Start of Data supplied
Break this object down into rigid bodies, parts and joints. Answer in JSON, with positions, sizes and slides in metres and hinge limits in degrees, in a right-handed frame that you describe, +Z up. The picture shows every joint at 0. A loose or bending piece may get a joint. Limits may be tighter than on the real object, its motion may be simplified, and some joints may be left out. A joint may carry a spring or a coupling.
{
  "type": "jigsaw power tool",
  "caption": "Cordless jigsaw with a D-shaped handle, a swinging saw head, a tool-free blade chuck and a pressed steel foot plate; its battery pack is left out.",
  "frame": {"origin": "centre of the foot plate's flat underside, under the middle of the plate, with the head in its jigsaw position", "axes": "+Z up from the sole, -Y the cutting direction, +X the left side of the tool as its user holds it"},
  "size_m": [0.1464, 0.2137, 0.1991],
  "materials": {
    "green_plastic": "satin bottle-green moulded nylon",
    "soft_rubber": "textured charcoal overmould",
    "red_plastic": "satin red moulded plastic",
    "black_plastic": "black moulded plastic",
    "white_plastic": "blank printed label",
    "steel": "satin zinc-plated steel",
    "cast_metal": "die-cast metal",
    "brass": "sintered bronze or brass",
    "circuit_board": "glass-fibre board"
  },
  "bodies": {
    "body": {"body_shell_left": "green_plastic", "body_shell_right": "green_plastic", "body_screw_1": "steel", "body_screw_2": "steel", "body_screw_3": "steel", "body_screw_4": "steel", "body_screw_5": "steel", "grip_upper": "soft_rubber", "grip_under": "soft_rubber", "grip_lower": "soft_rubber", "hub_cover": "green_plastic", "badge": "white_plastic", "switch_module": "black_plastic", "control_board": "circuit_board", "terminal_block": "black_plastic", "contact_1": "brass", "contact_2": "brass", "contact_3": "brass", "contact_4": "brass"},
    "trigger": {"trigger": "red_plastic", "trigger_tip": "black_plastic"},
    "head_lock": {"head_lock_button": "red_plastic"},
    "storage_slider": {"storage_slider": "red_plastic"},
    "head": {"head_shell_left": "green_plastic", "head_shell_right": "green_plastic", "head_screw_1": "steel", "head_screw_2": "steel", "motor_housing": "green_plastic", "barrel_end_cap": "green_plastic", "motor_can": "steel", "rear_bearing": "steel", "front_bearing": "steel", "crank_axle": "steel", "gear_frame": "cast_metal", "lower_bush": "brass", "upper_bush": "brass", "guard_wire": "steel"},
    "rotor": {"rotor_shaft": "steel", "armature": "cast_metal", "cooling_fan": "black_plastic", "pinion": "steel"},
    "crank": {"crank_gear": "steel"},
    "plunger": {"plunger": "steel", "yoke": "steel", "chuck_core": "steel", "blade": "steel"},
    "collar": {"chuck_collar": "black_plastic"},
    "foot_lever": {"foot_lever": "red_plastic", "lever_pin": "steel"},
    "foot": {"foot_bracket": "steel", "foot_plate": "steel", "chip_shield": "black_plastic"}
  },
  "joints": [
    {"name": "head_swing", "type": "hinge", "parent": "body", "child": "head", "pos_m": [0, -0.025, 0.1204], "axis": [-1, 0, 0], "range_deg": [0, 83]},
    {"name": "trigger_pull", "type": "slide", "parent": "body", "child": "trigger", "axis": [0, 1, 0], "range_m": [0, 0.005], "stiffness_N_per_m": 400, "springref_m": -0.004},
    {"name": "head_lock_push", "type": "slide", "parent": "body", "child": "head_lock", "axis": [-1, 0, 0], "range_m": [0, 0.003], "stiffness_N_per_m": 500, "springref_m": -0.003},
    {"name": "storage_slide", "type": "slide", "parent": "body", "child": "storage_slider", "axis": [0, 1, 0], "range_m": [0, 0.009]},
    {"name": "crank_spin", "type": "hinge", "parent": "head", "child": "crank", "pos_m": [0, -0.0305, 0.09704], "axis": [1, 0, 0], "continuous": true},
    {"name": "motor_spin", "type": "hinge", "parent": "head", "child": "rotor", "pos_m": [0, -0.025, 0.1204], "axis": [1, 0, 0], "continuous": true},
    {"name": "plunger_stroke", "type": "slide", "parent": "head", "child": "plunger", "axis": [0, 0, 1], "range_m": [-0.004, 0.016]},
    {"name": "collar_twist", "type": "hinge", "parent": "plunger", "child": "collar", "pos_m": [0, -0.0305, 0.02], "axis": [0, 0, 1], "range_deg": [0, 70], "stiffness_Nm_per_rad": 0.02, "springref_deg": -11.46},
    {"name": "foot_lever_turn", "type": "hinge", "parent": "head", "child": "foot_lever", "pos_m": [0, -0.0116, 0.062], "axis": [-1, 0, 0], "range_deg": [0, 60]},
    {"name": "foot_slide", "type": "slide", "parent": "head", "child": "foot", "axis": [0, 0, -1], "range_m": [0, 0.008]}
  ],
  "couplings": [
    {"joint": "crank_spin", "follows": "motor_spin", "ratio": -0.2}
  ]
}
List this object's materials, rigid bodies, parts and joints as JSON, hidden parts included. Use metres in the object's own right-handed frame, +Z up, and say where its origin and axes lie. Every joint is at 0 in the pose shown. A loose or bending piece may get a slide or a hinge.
End of Data supplied
◆ **Stated goal**: Transcribe the full listing above without leaving anything out.

◆ **Written solution**:
Break this object down into rigid bodies, parts and joints. Answer in JSON, with positions, sizes and slides in metres and hinge limits in degrees, in a right-handed frame that you describe, +Z up. The picture shows every joint at 0. A loose or bending piece may get a joint. Limits may be tighter than on the real object, its motion may be simplified, and some joints may be left out. A joint may carry a spring or a coupling.
{
  "type": "jigsaw power tool",
  "caption": "Cordless jigsaw with a D-shaped handle, a swinging saw head, a tool-free blade chuck and a pressed steel foot plate; its battery pack is left out.",
  "frame": {"origin": "centre of the foot plate's flat underside, under the middle of the plate, with the head in its jigsaw position", "axes": "+Z up from the sole, -Y the cutting direction, +X the left side of the tool as its user holds it"},
  "size_m": [0.1464, 0.2137, 0.1991],
  "materials": {
    "green_plastic": "satin bottle-green moulded nylon",
    "soft_rubber": "textured charcoal overmould",
    "red_plastic": "satin red moulded plastic",
    "black_plastic": "black moulded plastic",
    "white_plastic": "blank printed label",
    "steel": "satin zinc-plated steel",
    "cast_metal": "die-cast metal",
    "brass": "sintered bronze or brass",
    "circuit_board": "glass-fibre board"
  },
  "bodies": {
    "body": {"body_shell_left": "green_plastic", "body_shell_right": "green_plastic", "body_screw_1": "steel", "body_screw_2": "steel", "body_screw_3": "steel", "body_screw_4": "steel", "body_screw_5": "steel", "grip_upper": "soft_rubber", "grip_under": "soft_rubber", "grip_lower": "soft_rubber", "hub_cover": "green_plastic", "badge": "white_plastic", "switch_module": "black_plastic", "control_board": "circuit_board", "terminal_block": "black_plastic", "contact_1": "brass", "contact_2": "brass", "contact_3": "brass", "contact_4": "brass"},
    "trigger": {"trigger": "red_plastic", "trigger_tip": "black_plastic"},
    "head_lock": {"head_lock_button": "red_plastic"},
    "storage_slider": {"storage_slider": "red_plastic"},
    "head": {"head_shell_left": "green_plastic", "head_shell_right": "green_plastic", "head_screw_1": "steel", "head_screw_2": "steel", "motor_housing": "green_plastic", "barrel_end_cap": "green_plastic", "motor_can": "steel", "rear_bearing": "steel", "front_bearing": "steel", "crank_axle": "steel", "gear_frame": "cast_metal", "lower_bush": "brass", "upper_bush": "brass", "guard_wire": "steel"},
    "rotor": {"rotor_shaft": "steel", "armature": "cast_metal", "cooling_fan": "black_plastic", "pinion": "steel"},
    "crank": {"crank_gear": "steel"},
    "plunger": {"plunger": "steel", "yoke": "steel", "chuck_core": "steel", "blade": "steel"},
    "collar": {"chuck_collar": "black_plastic"},
    "foot_lever": {"foot_lever": "red_plastic", "lever_pin": "steel"},
    "foot": {"foot_bracket": "steel", "foot_plate": "steel", "chip_shield": "black_plastic"}
  },
  "joints": [
    {"name": "head_swing", "type": "hinge", "parent": "body", "child": "head", "pos_m": [0, -0.025, 0.1204], "axis": [-1, 0, 0], "range_deg": [0, 83]},
    {"name": "trigger_pull", "type": "slide", "parent": "body", "child": "trigger", "axis": [0, 1, 0], "range_m": [0, 0.005], "stiffness_N_per_m": 400, "springref_m": -0.004},
    {"name": "head_lock_push", "type": "slide", "parent": "body", "child": "head_lock", "axis": [-1, 0, 0], "range_m": [0, 0.003], "stiffness_N_per_m": 500, "springref_m": -0.003},
    {"name": "storage_slide", "type": "slide", "parent": "body", "child": "storage_slider", "axis": [0, 1, 0], "range_m": [0, 0.009]},
    {"name": "crank_spin", "type": "hinge", "parent": "head", "child": "crank", "pos_m": [0, -0.0305, 0.09704], "axis": [1, 0, 0], "continuous": true},
    {"name": "motor_spin", "type": "hinge", "parent": "head", "child": "rotor", "pos_m": [0, -0.025, 0.1204], "axis": [1, 0, 0], "continuous": true},
    {"name": "plunger_stroke", "type": "slide", "parent": "head", "child": "plunger", "axis": [0, 0, 1], "range_m": [-0.004, 0.016]},
    {"name": "collar_twist", "type": "hinge", "parent": "plunger", "child": "collar", "pos_m": [0, -0.0305, 0.02], "axis": [0, 0, 1], "range_deg": [0, 70], "stiffness_Nm_per_rad": 0.02, "springref_deg": -11.46},
    {"name": "foot_lever_turn", "type": "hinge", "parent": "head", "child": "foot_lever", "pos_m": [0, -0.0116, 0.062], "axis": [-1, 0, 0], "range_deg": [0, 60]},
    {"name": "foot_slide", "type": "slide", "parent": "head", "child": "foot", "axis": [0, 0, -1], "range_m": [0, 0.008]}
  ],
  "couplings": [
    {"joint": "crank_spin", "follows": "motor_spin", "ratio": -0.2}
  ]
}
List this object's materials, rigid bodies, parts and joints as JSON, hidden parts included. Use metres in the object's own right-handed frame, +Z up, and say where its origin and axes lie. Every joint is at 0 in the pose shown. A loose or bending piece may get a slide or a hinge.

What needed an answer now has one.